## What is required
All lines featuring the string "materials" are to be listed.

## Supplied data
-- start --

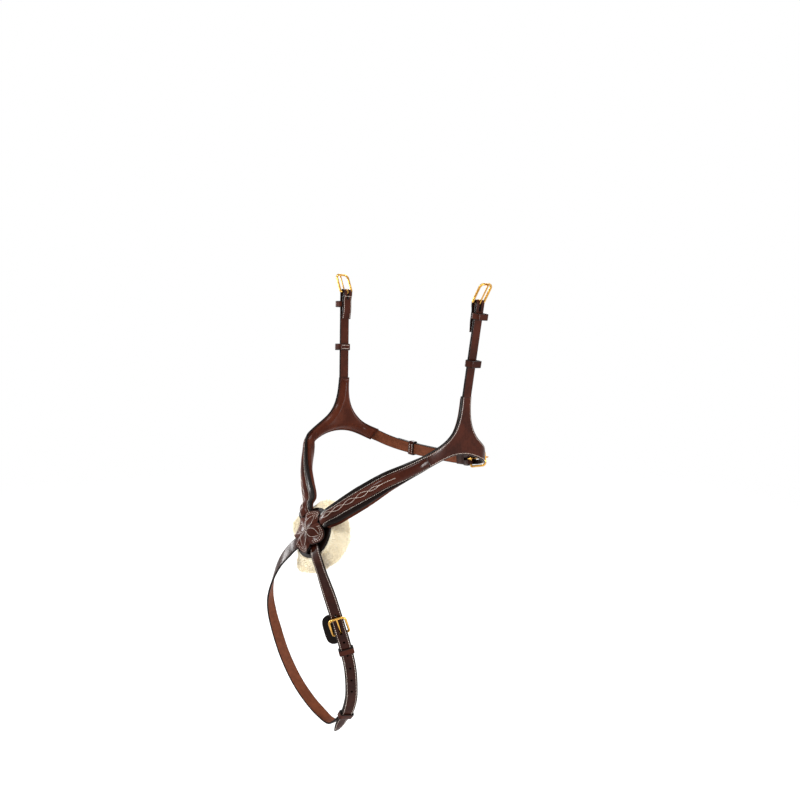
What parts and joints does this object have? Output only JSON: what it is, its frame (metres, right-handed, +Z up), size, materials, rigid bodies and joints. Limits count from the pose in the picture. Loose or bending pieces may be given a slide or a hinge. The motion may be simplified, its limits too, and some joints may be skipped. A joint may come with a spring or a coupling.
{
  "type": "figure eight noseband",
  "caption": "Padded leather noseband of two straps crossing at a fleece-backed rosette, with buckled cheek, jaw and chin straps, worn round a horse's nose and chin.",
  "frame": {"origin": "midway between the two cheek buckle bars that the noseband hangs from", "axes": "+Z up, -Y forward towards the horse's nose, +X the horse's near (left) side"},
  "size_m": [0.2274, 0.2056, 0.4832],
  "materials": {
    "chin_buckle_frame": "polished",
    "chin_buckle_tongue": "polished",
    "chin_guard": "waxed, glossy",
    "chin_keeper": "waxed, glossy",
    "chin_runner": "waxed, glossy",
    "fleece_pad": "fleece, matte",
    "jaw_billet": "waxed, glossy",
    "jaw_buckle_frame": "polished",
    "jaw_buckle_tongue": "polished",
    "jaw_keeper": "waxed, glossy",
    "jaw_runner": "waxed, glossy",
    "jaw_strap": "waxed, glossy",
    "near_cheek_buckle_frame": "polished",
    "near_cheek_buckle_tongue": "polished",
    "near_cheek_keeper": "waxed, glossy",
    "near_cheek_runner": "waxed, glossy",
    "near_cheek_strap": "waxed, glossy",
    "near_chin_billet": "waxed, glossy",
    "near_nose_lining": "soft, satin",
    "near_nose_padding": "matte",
    "near_nose_strap": "waxed, glossy",
    "near_raised_strip": "waxed, glossy",
    "near_side_lining": "soft, satin",
    "near_side_padding": "matte",
    "near_side_piece": "waxed, glossy",
    "off_cheek_buckle_frame": "polished",
    "off_cheek_buckle_tongue": "polished",
    "off_cheek_keeper": "waxed, glossy",
    "off_cheek_runner": "waxed, glossy",
    "off_cheek_strap": "waxed, glossy",
    "off_chin_strap": "waxed, glossy",
    "off_nose_lining": "soft, satin",
    "off_nose_padding": "matte",
    "off_nose_strap": "waxed, glossy",
    "off_raised_strip": "waxed, glossy",
    "off_side_lining": "soft, satin",
    "off_side_padding": "matte",
    "off_side_piece": "waxed, glossy",
    "rosette_base": "waxed, glossy",
    "rosette_cover": "waxed, glossy"
  },
  "bodies": {
    "strapwork": {"chin_guard": "chin_guard", "chin_keeper": "chin_keeper", "fleece_pad": "fleece_pad", "jaw_billet": "jaw_billet", "jaw_keeper": "jaw_keeper", "jaw_strap": "jaw_strap", "near_cheek_keeper": "near_cheek_keeper", "near_cheek_strap": "near_cheek_strap", "near_chin_billet": "near_chin_billet", "near_nose_lining": "near_nose_lining", "near_nose_padding": "near_nose_padding", "near_nose_strap": "near_nose_strap", "near_raised_strip": "near_raised_strip", "near_side_lining": "near_side_lining", "near_side_padding": "near_side_padding", "near_side_piece": "near_side_piece", "off_cheek_keeper": "off_cheek_keeper", "off_cheek_strap": "off_cheek_strap", "off_chin_strap": "off_chin_strap", "off_nose_lining": "off_nose_lining", "off_nose_padding": "off_nose_padding", "off_nose_strap": "off_nose_strap", "off_raised_strip": "off_raised_strip", "off_side_lining": "off_side_lining", "off_side_padding": "off_side_padding", "off_side_piece": "off_side_piece", "rosette_base": "rosette_base", "rosette_cover": "rosette_cover"},
    "near_cheek_frame": {"near_cheek_buckle_frame": "near_cheek_buckle_frame"},
    "near_cheek_tongue": {"near_cheek_buckle_tongue": "near_cheek_buckle_tongue"},
    "near_cheek_runner_loop": {"near_cheek_runner": "near_cheek_runner"},
    "off_cheek_frame": {"off_cheek_buckle_frame": "off_cheek_buckle_frame"},
    "off_cheek_tongue": {"off_cheek_buckle_tongue": "off_cheek_buckle_tongue"},
    "off_cheek_runner_loop": {"off_cheek_runner": "off_cheek_runner"},
    "jaw_frame": {"jaw_buckle_frame": "jaw_buckle_frame"},
    "jaw_tongue": {"jaw_buckle_tongue": "jaw_buckle_tongue"},
    "jaw_runner_loop": {"jaw_runner": "jaw_runner"},
    "chin_frame": {"chin_buckle_frame": "chin_buckle_frame"},
    "chin_tongue": {"chin_buckle_tongue": "chin_buckle_tongue"},
    "chin_runner_loop": {"chin_runner": "chin_runner"}
  },
  "joints": [
    {"name": "near_cheek_frame_turn", "type": "hinge", "parent": "strapwork", "child": "near_cheek_frame", "pos_m": [0.1, 0.00001, 0.00007], "axis": [0, 0.9947, -0.1025], "range_deg": [-40, 25]},
    {"name": "near_cheek_tongue_lift", "type": "hinge", "parent": "near_cheek_frame", "child": "near_cheek_tongue", "pos_m": [0.1, 0.00001, 0.00007], "axis": [0, 0.9947, -0.1025], "range_deg": [0, 75]},
    {"name": "near_cheek_runner_slide", "type": "slide", "parent": "strapwork", "child": "near_cheek_runner_loop", "axis": [0.0839, 0.1022, 0.9912], "range_m": [-0.025, 0.035]},
    {"name": "off_cheek_frame_turn", "type": "hinge", "parent": "strapwork", "child": "off_cheek_frame", "pos_m": [-0.1, 0.00001, 0.00007], "axis": [0, -0.9947, 0.1025], "range_deg": [-40, 25]},
    {"name": "off_cheek_tongue_lift", "type": "hinge", "parent": "off_cheek_frame", "child": "off_cheek_tongue", "pos_m": [-0.1, 0.00001, 0.00007], "axis": [0, -0.9947, 0.1025], "range_deg": [0, 75]},
    {"name": "off_cheek_runner_slide", "type": "slide", "parent": "strapwork", "child": "off_cheek_runner_loop", "axis": [-0.0839, 0.1022, 0.9912], "range_m": [-0.025, 0.035]},
    {"name": "jaw_frame_turn", "type": "hinge", "parent": "strapwork", "child": "jaw_frame", "pos_m": [0.0607, 0.03537, -0.17541], "axis": [-0.23, 0.0926, 0.9688], "range_deg": [0, 2]},
    {"name": "jaw_tongue_lift", "type": "hinge", "parent": "jaw_frame", "child": "jaw_tongue", "pos_m": [0.0607, 0.03537, -0.17541], "axis": [-0.23, 0.0926, 0.9688], "range_deg": [0, 3]},
    {"name": "jaw_runner_slide", "type": "slide", "parent": "strapwork", "child": "jaw_runner_loop", "axis": [0.9917, 0.0961, -0.0854], "range_m": [-0.003, 0.003]},
    {"name": "chin_frame_turn", "type": "hinge", "parent": "strapwork", "child": "chin_frame", "pos_m": [0.03458, -0.13301, -0.33702], "axis": [0.6073, 0.7453, 0.2752], "range_deg": [0, 2]},
    {"name": "chin_tongue_lift", "type": "hinge", "parent": "chin_frame", "child": "chin_tongue", "pos_m": [0.03458, -0.13301, -0.33702], "axis": [0.6073, 0.7453, 0.2752], "range_deg": [0, 3]},
    {"name": "chin_runner_slide", "type": "slide", "parent": "strapwork", "child": "chin_runner_loop", "axis": [0.5993, -0.0245, 0.8001], "range_m": [-0.0015, 0.0015]}
  ]
}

-- end --

## Complete response
What parts and joints does this object have? Output only JSON: what it is, its frame (metres, right-handed, +Z up), size, materials, rigid bodies and joints. Limits count from the pose in the picture. Loose or bending pieces may be given a slide or a hinge. The motion may be simplified, its limits too, and some joints may be skipped. A joint may come with a spring or a coupling.
  "materials": {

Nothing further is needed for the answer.